The S&P 500 is poised for a third straight month of gains after advancing 5.4 percent so far in January. Energy producers and health-care companies have led the rally, adding at least 7.2 percent. The benchmark gauge is trading at 14.9 times reported earnings, below the average since 1954 of 16.5.
“The trend favors the march of the bulls,” said Brian Jacobsen, who helps oversee $212 billion as chief portfolio strategist at Wells Fargo Advantage Funds in Menomonee Falls, Wisconsin. “If we continue to see economic improvement and financial conditions thaw, we'll see markets marching higher.”
Measures of consumer discretionary and financial shares rose the most among 10 S&P 500 groups for the week, gaining more than 1.8 percent. The Dow Jones Transportation Average jumped 3.1 percent to a record. The Chicago Board Options Exchange Volatility Index, which measures the cost of using options as insurance against declines in the S&P 500, rose 3.5 percent to 12.89, after falling to the lowest level since 2007.
Netflix surged 71 percent, the most ever, to $169.56. The company, which faces increased competition from rivals such as Coinstar Inc.'s Redbox unit, posted fourth-quarter net income of $7.9 million, defying analysts' forecasts of a loss. It also signed more than 2 million new U.S. Internet subscribers, bringing the total to 27.2 million in the U.S.
Billionaire Carl Icahn, with a 10 percent stake, added to the enthusiasm when he predicted further gains for the stock after the Jan. 23 earnings report.

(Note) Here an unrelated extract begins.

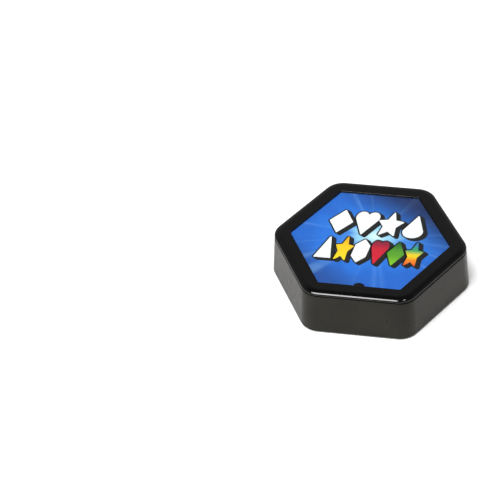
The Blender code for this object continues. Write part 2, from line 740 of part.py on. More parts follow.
def make_board():
    centre = (0.0, 0.0)
    board = cylinder("circuit_board", centre, BOARD_RADIUS, BOARD_BOTTOM, BOARD_TOP, BOARD_GREEN, sides=48)
    low, high = BOARD_BOTTOM - MM, BOARD_TOP + MM
    for number, at in enumerate(BOARD_SCREWS):
        cut(board, cylinder(f"board_hole_{number}", at, BOARD_SHANK + GAP, low, high, sides=12))
    for number, y in enumerate(CELL_Y):
        corner = (CONTACT_INNER - GAP, y - TAB_HALF - GAP, low)
        cut(board, box(f"board_slot_{number}", corner, (CONTACT_OUTER + GAP, y + TAB_HALF + GAP, high)))
    for number in range(1, 7):
        x, y = at_angle(LIGHT_PLACE, 60 * number - 30)
        light = component(f"light_{number}", (x, y), (3.5 * MM, 2.8 * MM, 1.5 * MM), WHITE_PLASTIC)
        soften(light, 0.2 * MM)
    chip = component("sound_chip", (-10.5 * MM, -10.5 * MM), (7.0 * MM, 5.0 * MM, 1.4 * MM), DARK_PLASTIC)
    soften(chip, 0.3 * MM)
    top = BOARD_BOTTOM - GAP
    can = cylinder("capacitor", (16.0 * MM, -4.0 * MM), 2.5 * MM, top - 6.0 * MM, top, DARK_PLASTIC)
    soften(can, 0.3 * MM)


def component(name, at, size, mat):
    """A box on the board's top face."""
    low = (at[0] - size[0] / 2, at[1] - size[1] / 2, BOARD_TOP + GAP)
    return box(name, low, (low[0] + size[0], low[1] + size[1], low[2] + size[2]), mat)


def make_push_switch():
    centre = (0.0, 0.0)
    body = component("push_switch_body", centre, (SWITCH_SIDE, SWITCH_SIDE, SWITCH_HEIGHT), DARK_PLASTIC)
    well = BOARD_TOP + GAP + 0.2 * MM
    cut(body, cylinder("switch_bore", centre, PLUNGER_RADIUS + GAP, well, BOARD_TOP + SWITCH_HEIGHT + MM))
    bottom = well + TRAVEL + 0.5 * GAP
    plunger = cylinder("push_switch_plunger", centre, PLUNGER_RADIUS, bottom, PLUNGER_TOP, WHITE_PLASTIC)
    soften(plunger, 0.15 * MM)


def make_power_switch():
    x, y = POWER_AT
    wide, long = 2.2 * MM, 3.5 * MM
    low = (x - wide, y - long, 10.9 * MM)
    high = (x + wide, y + long + POWER_TRAVEL, BOARD_BOTTOM - GAP)
    body = box("power_switch_body", low, high, DARK_PLASTIC)
    cut(body, stem_slot("power_body_slot", low[2] - MM, STEM_TOP + GAP))
    low = (x - STEM[0] / 2, y - STEM[1] / 2, FOOT_PROUD + GAP)
    high = (x + STEM[0] / 2, y + STEM[1] / 2, STEM_TOP)
    knob = box("power_switch_knob", low, high, DARK_PLASTIC)
    wide, long, thick = 2.4 * MM, 3.8 * MM, 0.8 * MM
    bottom = PLATE_TOP + GAP
    fuse(knob, box("knob_flange", (x - wide, y - long, bottom), (x + wide, y + long, bottom + thick)))
    set_origin(knob, (x, y, PLATE_TOP))


# Speaker


def make_speaker():
    at = (*SPEAKER_AT, PLATE_TOP + GAP)
    rim = SPEAKER_RADIUS
    shell = 0.5 * MM
    back = 4.2 * MM
    turned(
        "speaker_basket",
        [
            (0.0, back),
            (7.0 * MM, back),
            (rim, 1.7 * MM),
            (rim, 0.0),
            (rim - shell, 0.0),
            (rim - shell, 1.3 * MM),
            (6.8 * MM, back - shell),
            (0.0, back - shell),
        ],
        STEEL,
        at,
        steps=32,
    )
    edge = rim - shell - GAP
    turned(
        "speaker_cone",
        [
            (0.0, 2.6 * MM),
            (4.0 * MM, 2.6 * MM),
            (edge - 0.6 * MM, 0.7 * MM),
            (edge, 0.7 * MM),
            (edge, 0.3 * MM),
            (edge - 0.8 * MM, 0.3 * MM),
            (3.8 * MM, 2.2 * MM),
            (0.0, 2.2 * MM),
        ],
        PAPER,
        at,
        steps=32,
    )
    magnet_bottom = at[2] + back + GAP
    cylinder("speaker_magnet", SPEAKER_AT, 6.5 * MM, magnet_bottom, magnet_bottom + 2.8 * MM, STEEL, sides=24)
    for number, (side, mat) in enumerate(((1, RED_LEAD), (-1, BLACK_LEAD)), 1):
        points = [(side * x * MM, y * MM, z * MM) for x, y, z in LEAD_ROUTE]
        wire(f"speaker_lead_{number}", points, LEAD_RADIUS, mat)


make_housing()
make_press_cap()
make_label_stack()
make_guides()
make_base_plate()
make_battery_door()
make_base_hardware()
make_cells()
make_contacts()
make_board()
make_push_switch()
make_power_switch()
make_speaker()
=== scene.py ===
"""Looks of the hexagonal quiz buzzer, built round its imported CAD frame.

Metres, +Z up. The label reads along +X and the front flat faces -Y. Sizes come from the CAD nodes' boxes,
and those that a box can't give are named below in millimetres.
"""

import json
import math

import bmesh
import bpy
from mathutils import Matrix, Vector
from mathutils.geometry import delaunay_2d_cdt


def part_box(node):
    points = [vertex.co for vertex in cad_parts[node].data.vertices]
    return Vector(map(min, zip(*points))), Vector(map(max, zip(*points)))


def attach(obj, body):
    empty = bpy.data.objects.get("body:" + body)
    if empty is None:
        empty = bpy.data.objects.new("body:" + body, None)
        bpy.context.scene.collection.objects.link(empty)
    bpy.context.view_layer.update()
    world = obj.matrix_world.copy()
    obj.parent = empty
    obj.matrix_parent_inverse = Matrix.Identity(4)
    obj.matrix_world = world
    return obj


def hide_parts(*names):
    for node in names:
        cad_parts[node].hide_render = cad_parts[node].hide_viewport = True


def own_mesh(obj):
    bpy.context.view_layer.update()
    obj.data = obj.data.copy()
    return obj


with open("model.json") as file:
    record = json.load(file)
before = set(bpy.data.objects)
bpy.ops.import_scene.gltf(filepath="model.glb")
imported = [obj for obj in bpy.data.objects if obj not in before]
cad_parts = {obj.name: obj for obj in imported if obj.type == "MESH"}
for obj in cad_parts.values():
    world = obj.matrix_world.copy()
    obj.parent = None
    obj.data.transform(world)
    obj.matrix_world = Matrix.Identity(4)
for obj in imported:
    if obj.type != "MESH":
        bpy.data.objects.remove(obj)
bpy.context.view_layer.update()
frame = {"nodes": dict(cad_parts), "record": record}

MM = 0.001
HEX_CORNER = math.cos(math.radians(30))  # apothem of a hexagon of circumradius 1


def low(node):
    """The lowest corner of a CAD node's box."""
    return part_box(node)[0]


def high(node):
    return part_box(node)[1]


def axis_place(node):
    """Where the upright axis of a round CAD node stands."""
    lowest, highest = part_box(node)
    return ((lowest.x + highest.x) / 2, (lowest.y + highest.y) / 2)


# Sizes read from the frame
FOOT_PROUD = low("housing").z
WALL_BOTTOM = high("housing").y
SEAM_Z = high("housing").z
RIM_EDGE = high("press_cap").y
TOP_Z = high("press_cap").z
CARD_TOP = high("label_card").z
PLATE_APOTHEM = high("base_plate").y

# Sizes that repeat the CAD's own
WALL_TOP = 39.8 * MM  # outer apothem of the wall at the seam
WALL_THICK = 2.0 * MM
CORNER_RADIUS = 9.7 * MM
EDGE_ROUND = 0.35 * MM
SEAM_GAP = 0.9 * MM
RIM_REACH = 3.44 * MM
RIM_LIP = 0.15 * MM
BEZEL_UNDER = TOP_Z - 1.35 * MM
SKIRT_OUTER = 37.4 * MM
SKIRT_INNER = 36.0 * MM
SKIRT_BOTTOM = 16.5 * MM
RECESS = 32.2 * MM
SHEET_RADIUS = 0.3 * MM
FLOOR_TOP = 20.45 * MM
FLOOR_BOTTOM = 19.25 * MM
PAN_OUTER = 33.6 * MM
PAN_RADIUS = 1.5 * MM
HUB = 9.0 * MM
OPENING_REACH = 28.0 * MM
HALF_SPOKE = 2.0 * MM
KEY_WIDTH = 4.6 * MM
KEY_TIP = 1.6 * MM
KEY_DEPTH = 1.7 * MM
KEY_DROP = 0.02 * MM
KEY_EDGE = 32.04 * MM  # apothem that the key is measured from
KEY_CLEAR = 0.15 * MM
CORNER_PLACE = 37.0 * MM
GUIDE_ANGLES = (0, 120, 240)
SCREW_ANGLES = (60, 180, 300)
POST_RADIUS = 1.5 * MM
POST_BOTTOM = 8.0 * MM
POST_BORE = (1.05 * MM, 13.4 * MM)  # radius and top
SPRING_SEAT = 3.2 * MM
GUIDE_BOSS = (3.4 * MM, 8.2 * MM, 14.3 * MM)  # radius, bottom and top
SCREW_BOSS = (3.2 * MM, 2.7 * MM, 12.0 * MM)
GUIDE_BORE = 1.8 * MM
SCREW_BORE = (1.4 * MM, 10.0 * MM)  # radius and top
RIB_HALF = 1.0 * MM
RIB_REACH = 44.0 * MM
GAP = 0.3 * MM
OVERLAP = 0.4 * MM  # how far pieces of one moulding run into each other before they are joined
POCKET_EDGE = 0.2 * MM  # chamfer round the mouth of a pocket
PLATE_TOP = FOOT_PROUD + 1.8 * MM
PLATE_EDGE = 0.3 * MM
BOX_X = 26.4 * MM  # half length of the battery box, outside
BOX_Y = (2.6 * MM, 27.4 * MM)
BOX_TOP = 14.3 * MM
BOX_WALL = 1.2 * MM
BOX_CEILING = 0.8 * MM
DOOR_THICK = 1.6 * MM
DOOR_EDGE = 0.2 * MM
DOOR_ROUND = 0.5 * MM
DOOR_TAB = (10.0 * MM, -3.2 * MM)  # width, and the y that it reaches
DOOR_SCREW_AT = (0.0, 0.9 * MM)
DOOR_SHANK = 1.05 * MM
DOOR_HEAD = (2.0 * MM, 0.8 * MM)  # radius and height
DOOR_POCKET = 2.4 * MM
DOOR_BOSS = (3.0 * MM, 8.0 * MM)  # radius and top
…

While down from the July 2011 record high of $298.73, Netflix has more than doubled since the investor disclosed his holdings on Oct. 31.
IBM climbed 5.4 percent to $204.97. Chief Executive Officer Ginni Rometty is shifting away from hardware to more profitable businesses such as cloud computing, a service that provides remote access to information. The company is also looking for more growth from developing markets such as Africa to help meet its target of $20 in earnings a share by 2015.
Google Inc. added 7 percent to $753.67. The owner of the world's largest search engine reported profit that topped analysts' estimates as advertisers boosted spending to reach consumers during the holiday season.
Advanced Micro Devices Inc. gained 16 percent to $2.85. The second-largest maker of processors for personal computers reported fourth-quarter revenue that topped analysts' forecasts, helped by sales of chips that run servers.
3M increased 1.9 percent to $100.59. Sales from existing business rose 10 percent in the Asia-Pacific region, driven by a 16 percent gain in China, Chief Financial Officer David Meline said. Including Japan, sales in the region rose 5.8 percent, compared with a decline of 0.1 percent in the third quarter.
Procter & Gamble Co. (PG) advanced 4.7 percent to $73.25. The company, whose chief executive officer is under pressure from activist investor Bill Ackman, raised its 2013 profit forecast and posted quarterly earnings that beat analysts' estimates after gaining market share in key categories.
AT&T Inc. rose 1.7 percent to $34.02. The largest U.S. phone company posted a narrower fourth-quarter loss after customers bought a record number of discounted smartphones, including 8.6 million of Apple's iPhones.
McDonald's Corp. (MCD) added 1.6 percent to $93.72. The largest restaurant chain by sales said fourth-quarter profit rose 1.4 percent as its dollar menu and McRib sandwich helped U.S. sales.
Starbucks Corp. climbed 3.7 percent to $56.81. The largest coffee-shop operator said profit rose 13 percent in its fiscal first quarter as sales increased in the Americas and fell in Europe, the Middle East and Africa.
The KBW Bank Index of 24 stocks gained 1.2 percent to the highest level since February 2011. Citigroup Inc. (C) increased 3 percent to $42.91. Bank of America Corp. advanced 4.3 percent to $11.62. Regions Financial Corp. (RF), Alabama's biggest bank, jumped 3.5 percent to $7.69 as earnings beat estimates.
Technology shares had the only decline in the S&P 500 among 10 industries, dropping 0.5 percent.
Apple sank 12 percent, the most since 2008, to $439.88. At least 20 analysts lowered their price targets after Apple on Jan. 23 posted its quarterly results. The report underscored the rising costs of product overhauls amid competition from Samsung Electronics Co. in the saturating smartphone market.
Apple surrendered the title of the world's most valuable company to Exxon Mobil Corp. after concern over slowing growth drove the shares down 17 percent this year for the biggest loss in the S&P 500. The decline reduced its market capitalization to $413 billion, below Exxon's $418 billion.
Coach Inc. (COH) plunged 17 percent, the most since 2009, to $51.21. The largest U.S. luxury handbag maker reported fiscal second-quarter profit that trailed analysts' estimates, hurt by lower demand in North America.
Cliffs Natural Resources Inc. decreased 4.1 percent to $35.71. The biggest U.S. iron-ore producer said it will take a $1 billion writedown for the fourth quarter related to its 2011 acquisition of Consolidated Thompson Iron Mines Ltd.